» RECORDS FOR THIS EXERCISE

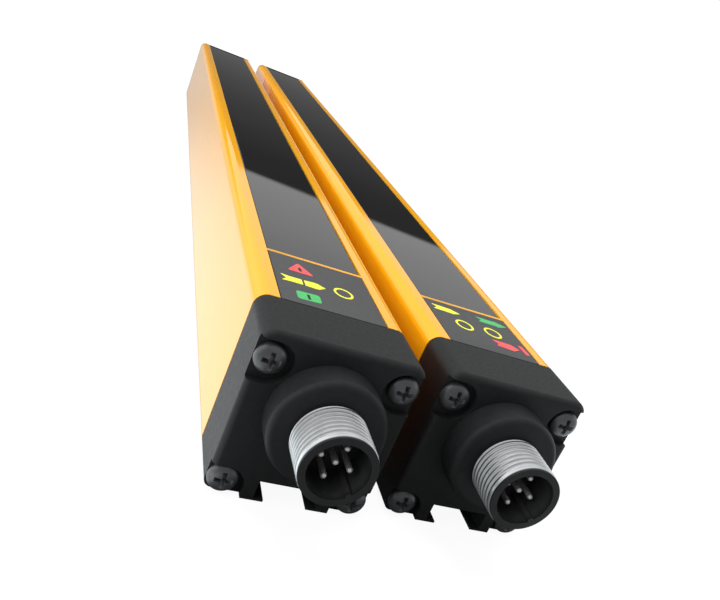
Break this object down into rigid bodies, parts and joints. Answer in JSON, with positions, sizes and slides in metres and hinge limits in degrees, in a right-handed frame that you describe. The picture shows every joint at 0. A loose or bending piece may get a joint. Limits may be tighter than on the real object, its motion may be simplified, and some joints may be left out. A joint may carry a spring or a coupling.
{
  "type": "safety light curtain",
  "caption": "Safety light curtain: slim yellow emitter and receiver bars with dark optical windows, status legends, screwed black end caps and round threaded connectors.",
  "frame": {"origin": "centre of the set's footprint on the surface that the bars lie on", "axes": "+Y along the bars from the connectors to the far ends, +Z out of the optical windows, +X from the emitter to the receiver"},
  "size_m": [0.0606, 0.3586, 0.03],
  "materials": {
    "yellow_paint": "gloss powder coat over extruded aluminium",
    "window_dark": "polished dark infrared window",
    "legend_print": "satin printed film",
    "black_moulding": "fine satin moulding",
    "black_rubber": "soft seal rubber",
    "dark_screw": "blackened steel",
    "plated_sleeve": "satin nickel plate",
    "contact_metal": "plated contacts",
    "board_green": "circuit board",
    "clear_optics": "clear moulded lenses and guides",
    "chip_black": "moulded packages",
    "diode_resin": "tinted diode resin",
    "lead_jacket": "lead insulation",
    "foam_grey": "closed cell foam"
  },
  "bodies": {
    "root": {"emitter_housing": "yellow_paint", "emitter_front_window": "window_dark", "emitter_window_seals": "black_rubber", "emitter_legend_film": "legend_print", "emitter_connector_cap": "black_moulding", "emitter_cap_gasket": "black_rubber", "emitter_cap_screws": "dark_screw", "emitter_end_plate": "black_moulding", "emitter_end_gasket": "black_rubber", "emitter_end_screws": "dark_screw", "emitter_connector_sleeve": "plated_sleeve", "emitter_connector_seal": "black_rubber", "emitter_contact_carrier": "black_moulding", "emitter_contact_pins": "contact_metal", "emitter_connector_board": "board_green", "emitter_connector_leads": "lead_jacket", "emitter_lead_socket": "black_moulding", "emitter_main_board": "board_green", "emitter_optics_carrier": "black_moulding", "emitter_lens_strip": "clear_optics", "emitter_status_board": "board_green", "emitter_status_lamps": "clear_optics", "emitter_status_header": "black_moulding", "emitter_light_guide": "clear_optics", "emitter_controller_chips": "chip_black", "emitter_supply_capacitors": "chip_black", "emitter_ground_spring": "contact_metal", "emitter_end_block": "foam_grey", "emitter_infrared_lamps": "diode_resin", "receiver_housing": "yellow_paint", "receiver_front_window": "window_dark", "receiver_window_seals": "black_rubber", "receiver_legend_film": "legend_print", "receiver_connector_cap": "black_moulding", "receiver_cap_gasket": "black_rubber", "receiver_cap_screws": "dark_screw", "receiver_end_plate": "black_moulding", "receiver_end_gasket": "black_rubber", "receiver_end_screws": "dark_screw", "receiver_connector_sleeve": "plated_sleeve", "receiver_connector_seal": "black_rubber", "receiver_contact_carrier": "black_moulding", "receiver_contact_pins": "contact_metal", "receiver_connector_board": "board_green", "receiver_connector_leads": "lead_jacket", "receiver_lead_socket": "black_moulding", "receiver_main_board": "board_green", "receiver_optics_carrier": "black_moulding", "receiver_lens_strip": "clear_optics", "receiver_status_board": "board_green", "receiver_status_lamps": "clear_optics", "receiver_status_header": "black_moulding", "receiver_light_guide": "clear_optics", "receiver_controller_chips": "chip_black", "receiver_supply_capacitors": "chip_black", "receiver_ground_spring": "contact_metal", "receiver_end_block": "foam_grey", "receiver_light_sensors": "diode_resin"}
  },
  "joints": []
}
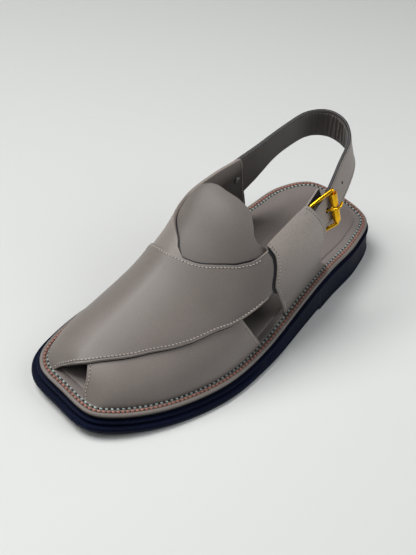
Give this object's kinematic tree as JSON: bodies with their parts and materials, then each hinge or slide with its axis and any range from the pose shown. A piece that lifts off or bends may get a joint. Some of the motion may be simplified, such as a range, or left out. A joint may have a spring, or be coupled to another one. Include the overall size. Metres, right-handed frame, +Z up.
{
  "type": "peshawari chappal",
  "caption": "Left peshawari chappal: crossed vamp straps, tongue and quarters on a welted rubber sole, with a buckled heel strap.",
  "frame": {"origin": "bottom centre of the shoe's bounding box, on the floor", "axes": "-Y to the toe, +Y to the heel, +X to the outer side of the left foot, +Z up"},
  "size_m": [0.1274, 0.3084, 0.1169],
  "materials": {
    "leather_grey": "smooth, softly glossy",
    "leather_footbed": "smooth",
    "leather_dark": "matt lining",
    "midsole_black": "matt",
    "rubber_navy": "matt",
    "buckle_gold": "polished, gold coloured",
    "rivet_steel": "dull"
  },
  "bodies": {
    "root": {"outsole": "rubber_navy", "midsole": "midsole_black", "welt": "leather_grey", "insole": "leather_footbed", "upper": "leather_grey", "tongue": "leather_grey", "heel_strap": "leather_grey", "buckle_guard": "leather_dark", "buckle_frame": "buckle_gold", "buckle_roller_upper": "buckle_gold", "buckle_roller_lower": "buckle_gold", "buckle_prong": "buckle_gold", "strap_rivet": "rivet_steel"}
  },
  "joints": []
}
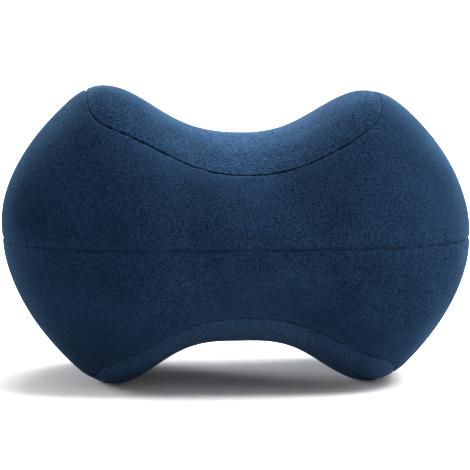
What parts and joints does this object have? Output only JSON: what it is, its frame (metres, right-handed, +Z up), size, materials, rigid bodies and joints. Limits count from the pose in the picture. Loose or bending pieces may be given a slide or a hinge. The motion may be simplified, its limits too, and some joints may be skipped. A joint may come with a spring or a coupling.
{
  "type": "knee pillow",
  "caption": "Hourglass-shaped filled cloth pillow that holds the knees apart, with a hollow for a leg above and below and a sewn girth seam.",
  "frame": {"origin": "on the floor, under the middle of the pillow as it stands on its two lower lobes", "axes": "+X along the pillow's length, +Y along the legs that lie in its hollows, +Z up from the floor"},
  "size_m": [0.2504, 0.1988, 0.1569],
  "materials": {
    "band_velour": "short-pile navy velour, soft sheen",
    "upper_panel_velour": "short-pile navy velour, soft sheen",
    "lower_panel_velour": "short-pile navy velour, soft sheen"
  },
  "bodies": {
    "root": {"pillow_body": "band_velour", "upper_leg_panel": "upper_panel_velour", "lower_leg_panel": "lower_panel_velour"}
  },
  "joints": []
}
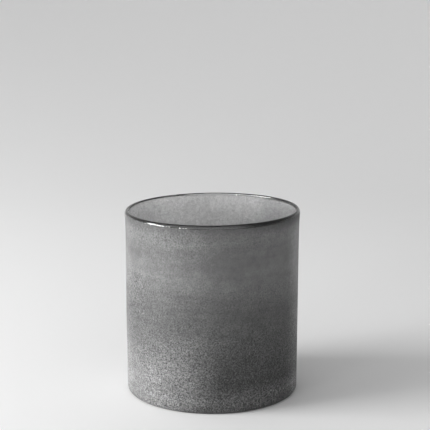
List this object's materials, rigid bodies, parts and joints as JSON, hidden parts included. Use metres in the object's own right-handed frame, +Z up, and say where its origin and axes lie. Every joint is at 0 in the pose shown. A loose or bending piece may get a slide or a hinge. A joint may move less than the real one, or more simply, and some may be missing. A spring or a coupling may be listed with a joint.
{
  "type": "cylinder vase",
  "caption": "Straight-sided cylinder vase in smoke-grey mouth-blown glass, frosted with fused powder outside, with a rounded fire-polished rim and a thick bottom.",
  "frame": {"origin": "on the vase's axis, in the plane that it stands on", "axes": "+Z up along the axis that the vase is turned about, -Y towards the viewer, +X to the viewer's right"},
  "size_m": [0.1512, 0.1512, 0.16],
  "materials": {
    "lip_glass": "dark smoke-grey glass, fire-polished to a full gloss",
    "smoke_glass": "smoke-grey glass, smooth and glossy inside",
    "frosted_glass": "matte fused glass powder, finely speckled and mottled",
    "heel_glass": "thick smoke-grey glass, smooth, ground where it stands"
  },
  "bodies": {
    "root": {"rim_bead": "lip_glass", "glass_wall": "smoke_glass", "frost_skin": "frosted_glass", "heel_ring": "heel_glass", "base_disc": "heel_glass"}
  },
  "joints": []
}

» TASK PROMPT
Repeat the preceding lines exactly, please, every one of them.

» SOLUTION TO THIS PROBLEM
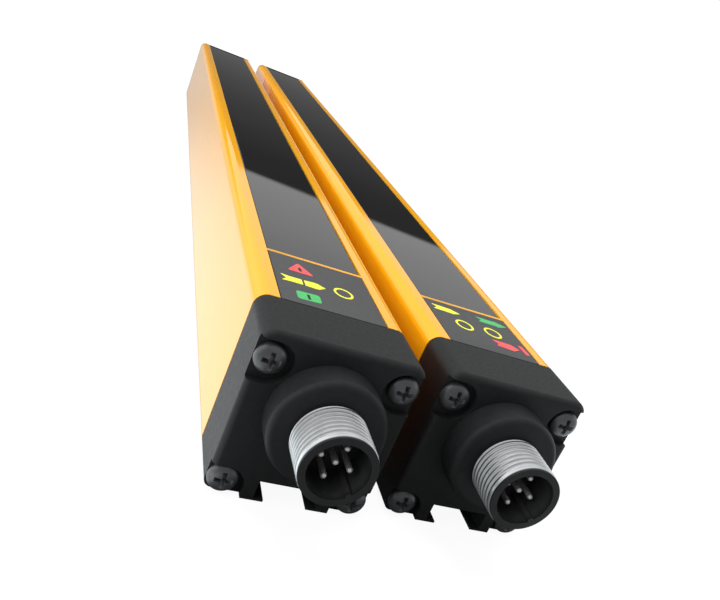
Break this object down into rigid bodies, parts and joints. Answer in JSON, with positions, sizes and slides in metres and hinge limits in degrees, in a right-handed frame that you describe. The picture shows every joint at 0. A loose or bending piece may get a joint. Limits may be tighter than on the real object, its motion may be simplified, and some joints may be left out. A joint may carry a spring or a coupling.
{
  "type": "safety light curtain",
  "caption": "Safety light curtain: slim yellow emitter and receiver bars with dark optical windows, status legends, screwed black end caps and round threaded connectors.",
  "frame": {"origin": "centre of the set's footprint on the surface that the bars lie on", "axes": "+Y along the bars from the connectors to the far ends, +Z out of the optical windows, +X from the emitter to the receiver"},
  "size_m": [0.0606, 0.3586, 0.03],
  "materials": {
    "yellow_paint": "gloss powder coat over extruded aluminium",
    "window_dark": "polished dark infrared window",
    "legend_print": "satin printed film",
    "black_moulding": "fine satin moulding",
    "black_rubber": "soft seal rubber",
    "dark_screw": "blackened steel",
    "plated_sleeve": "satin nickel plate",
    "contact_metal": "plated contacts",
    "board_green": "circuit board",
    "clear_optics": "clear moulded lenses and guides",
    "chip_black": "moulded packages",
    "diode_resin": "tinted diode resin",
    "lead_jacket": "lead insulation",
    "foam_grey": "closed cell foam"
  },
  "bodies": {
    "root": {"emitter_housing": "yellow_paint", "emitter_front_window": "window_dark", "emitter_window_seals": "black_rubber", "emitter_legend_film": "legend_print", "emitter_connector_cap": "black_moulding", "emitter_cap_gasket": "black_rubber", "emitter_cap_screws": "dark_screw", "emitter_end_plate": "black_moulding", "emitter_end_gasket": "black_rubber", "emitter_end_screws": "dark_screw", "emitter_connector_sleeve": "plated_sleeve", "emitter_connector_seal": "black_rubber", "emitter_contact_carrier": "black_moulding", "emitter_contact_pins": "contact_metal", "emitter_connector_board": "board_green", "emitter_connector_leads": "lead_jacket", "emitter_lead_socket": "black_moulding", "emitter_main_board": "board_green", "emitter_optics_carrier": "black_moulding", "emitter_lens_strip": "clear_optics", "emitter_status_board": "board_green", "emitter_status_lamps": "clear_optics", "emitter_status_header": "black_moulding", "emitter_light_guide": "clear_optics", "emitter_controller_chips": "chip_black", "emitter_supply_capacitors": "chip_black", "emitter_ground_spring": "contact_metal", "emitter_end_block": "foam_grey", "emitter_infrared_lamps": "diode_resin", "receiver_housing": "yellow_paint", "receiver_front_window": "window_dark", "receiver_window_seals": "black_rubber", "receiver_legend_film": "legend_print", "receiver_connector_cap": "black_moulding", "receiver_cap_gasket": "black_rubber", "receiver_cap_screws": "dark_screw", "receiver_end_plate": "black_moulding", "receiver_end_gasket": "black_rubber", "receiver_end_screws": "dark_screw", "receiver_connector_sleeve": "plated_sleeve", "receiver_connector_seal": "black_rubber", "receiver_contact_carrier": "black_moulding", "receiver_contact_pins": "contact_metal", "receiver_connector_board": "board_green", "receiver_connector_leads": "lead_jacket", "receiver_lead_socket": "black_moulding", "receiver_main_board": "board_green", "receiver_optics_carrier": "black_moulding", "receiver_lens_strip": "clear_optics", "receiver_status_board": "board_green", "receiver_status_lamps": "clear_optics", "receiver_status_header": "black_moulding", "receiver_light_guide": "clear_optics", "receiver_controller_chips": "chip_black", "receiver_supply_capacitors": "chip_black", "receiver_ground_spring": "contact_metal", "receiver_end_block": "foam_grey", "receiver_light_sensors": "diode_resin"}
  },
  "joints": []
}
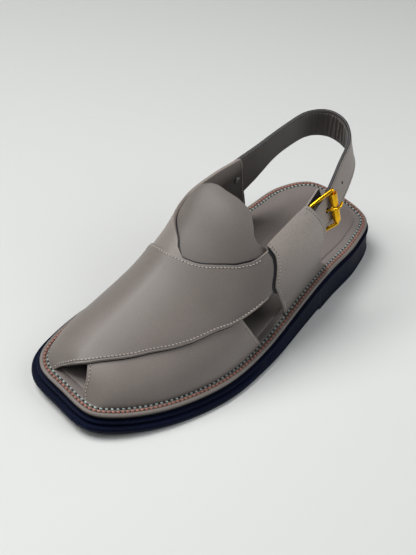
Give this object's kinematic tree as JSON: bodies with their parts and materials, then each hinge or slide with its axis and any range from the pose shown. A piece that lifts off or bends may get a joint. Some of the motion may be simplified, such as a range, or left out. A joint may have a spring, or be coupled to another one. Include the overall size. Metres, right-handed frame, +Z up.
{
  "type": "peshawari chappal",
  "caption": "Left peshawari chappal: crossed vamp straps, tongue and quarters on a welted rubber sole, with a buckled heel strap.",
  "frame": {"origin": "bottom centre of the shoe's bounding box, on the floor", "axes": "-Y to the toe, +Y to the heel, +X to the outer side of the left foot, +Z up"},
  "size_m": [0.1274, 0.3084, 0.1169],
  "materials": {
    "leather_grey": "smooth, softly glossy",
    "leather_footbed": "smooth",
    "leather_dark": "matt lining",
    "midsole_black": "matt",
    "rubber_navy": "matt",
    "buckle_gold": "polished, gold coloured",
    "rivet_steel": "dull"
  },
  "bodies": {
    "root": {"outsole": "rubber_navy", "midsole": "midsole_black", "welt": "leather_grey", "insole": "leather_footbed", "upper": "leather_grey", "tongue": "leather_grey", "heel_strap": "leather_grey", "buckle_guard": "leather_dark", "buckle_frame": "buckle_gold", "buckle_roller_upper": "buckle_gold", "buckle_roller_lower": "buckle_gold", "buckle_prong": "buckle_gold", "strap_rivet": "rivet_steel"}
  },
  "joints": []
}
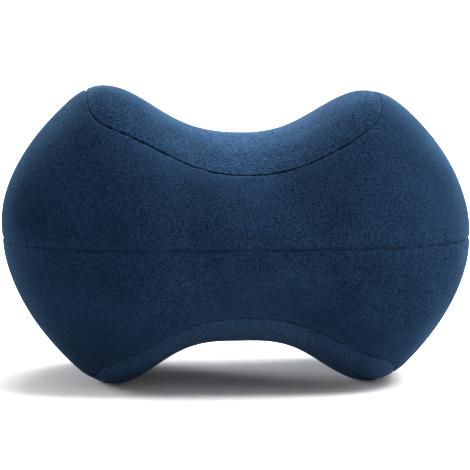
What parts and joints does this object have? Output only JSON: what it is, its frame (metres, right-handed, +Z up), size, materials, rigid bodies and joints. Limits count from the pose in the picture. Loose or bending pieces may be given a slide or a hinge. The motion may be simplified, its limits too, and some joints may be skipped. A joint may come with a spring or a coupling.
{
  "type": "knee pillow",
  "caption": "Hourglass-shaped filled cloth pillow that holds the knees apart, with a hollow for a leg above and below and a sewn girth seam.",
  "frame": {"origin": "on the floor, under the middle of the pillow as it stands on its two lower lobes", "axes": "+X along the pillow's length, +Y along the legs that lie in its hollows, +Z up from the floor"},
  "size_m": [0.2504, 0.1988, 0.1569],
  "materials": {
    "band_velour": "short-pile navy velour, soft sheen",
    "upper_panel_velour": "short-pile navy velour, soft sheen",
    "lower_panel_velour": "short-pile navy velour, soft sheen"
  },
  "bodies": {
    "root": {"pillow_body": "band_velour", "upper_leg_panel": "upper_panel_velour", "lower_leg_panel": "lower_panel_velour"}
  },
  "joints": []
}
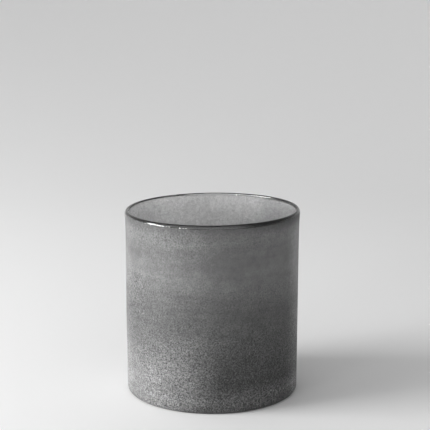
List this object's materials, rigid bodies, parts and joints as JSON, hidden parts included. Use metres in the object's own right-handed frame, +Z up, and say where its origin and axes lie. Every joint is at 0 in the pose shown. A loose or bending piece may get a slide or a hinge. A joint may move less than the real one, or more simply, and some may be missing. A spring or a coupling may be listed with a joint.
{
  "type": "cylinder vase",
  "caption": "Straight-sided cylinder vase in smoke-grey mouth-blown glass, frosted with fused powder outside, with a rounded fire-polished rim and a thick bottom.",
  "frame": {"origin": "on the vase's axis, in the plane that it stands on", "axes": "+Z up along the axis that the vase is turned about, -Y towards the viewer, +X to the viewer's right"},
  "size_m": [0.1512, 0.1512, 0.16],
  "materials": {
    "lip_glass": "dark smoke-grey glass, fire-polished to a full gloss",
    "smoke_glass": "smoke-grey glass, smooth and glossy inside",
    "frosted_glass": "matte fused glass powder, finely speckled and mottled",
    "heel_glass": "thick smoke-grey glass, smooth, ground where it stands"
  },
  "bodies": {
    "root": {"rim_bead": "lip_glass", "glass_wall": "smoke_glass", "frost_skin": "frosted_glass", "heel_ring": "heel_glass", "base_disc": "heel_glass"}
  },
  "joints": []
}